Posted: Jan. 31, 2004

SHARPTON KEEPS THE POLITICS ALIVE

By Celia Cohen

Grapevine Political Writer

Alfred C. "Al" Sharpton kept the politics rolling by campaigning Saturday in Wilmington, continuing the candidate hopping and voter shopping with Delaware's Democratic presidential primary only three days away.

Picking up where John F. Kerry and Joseph I. Lieberman left off after their appearances here the day before, Sharpton put on a one-man political show for about 200 people at the Police Athletic League center on North Market Street in Wilmington.

It was Sharpton's third trip to campaign for votes in Delaware, where Democrats will go to the polls Tuesday along with voters in six other states. Delaware Republicans are skipping the primary because President George W. Bush is a lock for re-nomination.

Sharpton urged his listeners to defy the low expectations for his campaign and vote to get him some of the state's 23 delegates for the national nominating convention in July in Boston.

"I don't care if there's a blizzard Tuesday. You need to come out," Sharpton said. "One thing you know is, come hell or high water, I'm not dropping out of this race. We're not going to be sitting at the sidelines, hoping somebody mentions us."

The crowd was a blend, not all of it backing Sharpton. There were people like Rena Ruff, a Newark Democrat who is for him as "the voice of the minorities," but there were also Diane Clarke Streett, the New Castle County register of wills who likes Kerry, and New Castle residents Abra and Daniel Verinder, leading volunteers for Dennis J. Kucinich.

"Sharpton is kind of the second choice for both of us," Abra Verinder said. "I think that everyone at the very least wants Bush out."
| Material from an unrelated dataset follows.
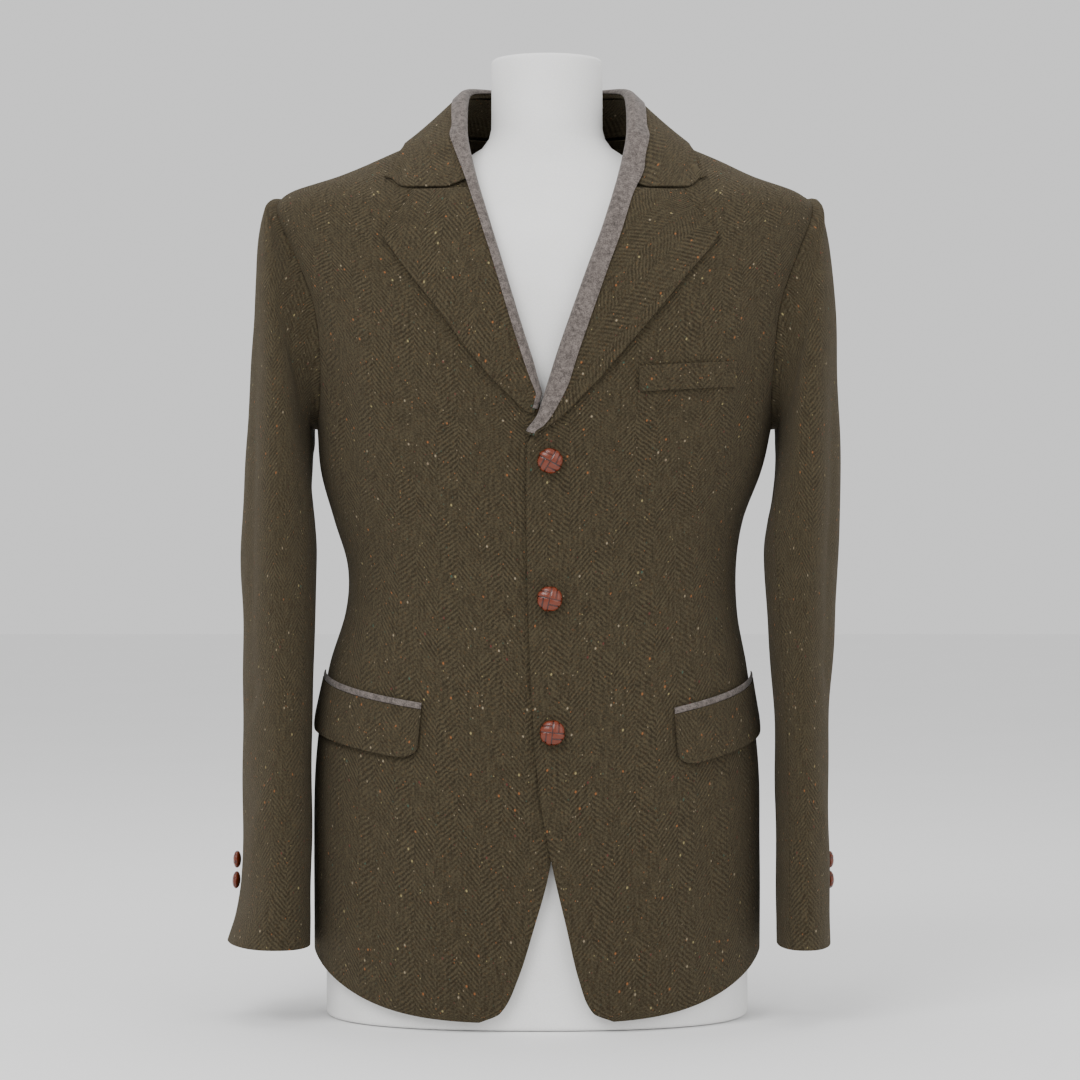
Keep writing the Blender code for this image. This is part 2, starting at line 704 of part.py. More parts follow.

Sharpton's rally also brought out a cluster of Howard B. Dean's volunteers in a scavenger hunt for votes. They made themselves conspicuous by holding up campaign signs outside the PAL center, and although Deaniac Steven Biener asserted they were proud of it, the tactic did not go over well with Wilmington Councilman Norman M. Oliver, the chief organizer for Sharpton.

"That's tasteless. It can really get contentious in a neighborhood like this," Oliver said. "I wouldn't do it. I wouldn't go to a Kerry rally with an Al Sharpton sign."

Sharpton spoke for about a half-hour about his campaign for jobs, housing, health care and getting guns off the streets. As usual, he was not just an occasional sound bite but an entire sound banquet.

Here he was on the economic recovery: "They are telling us that we are in recovery, but the only ones that are announcing the recovery are the ones who weren't ill."

He had this to say about Bush's education policy: "He proposes no child left behind. Then he leaves the budget behind, doesn't fund his own program."

He also concluded that Saddam Hussein's capture proved the premise for the Iraq war was wrong: "Any man with weapons of mass destruction wouldn't be hiding in a rat hole."

He warned his listeners that news coverage of his events almost always pointed out that the crowds were largely African-Americans: "All you whites will be honorary blacks in the news tonight."

Sharpton did not neglect the local scene. He noted there was a birthday party planned for state Rep. Hazel D. Plant, a leading backer who had her 70th birthday on Jan. 23. He promised her another party a year from now.

"Next Jan. 31, we're going to do that in the East Room of the White House," Sharpton said.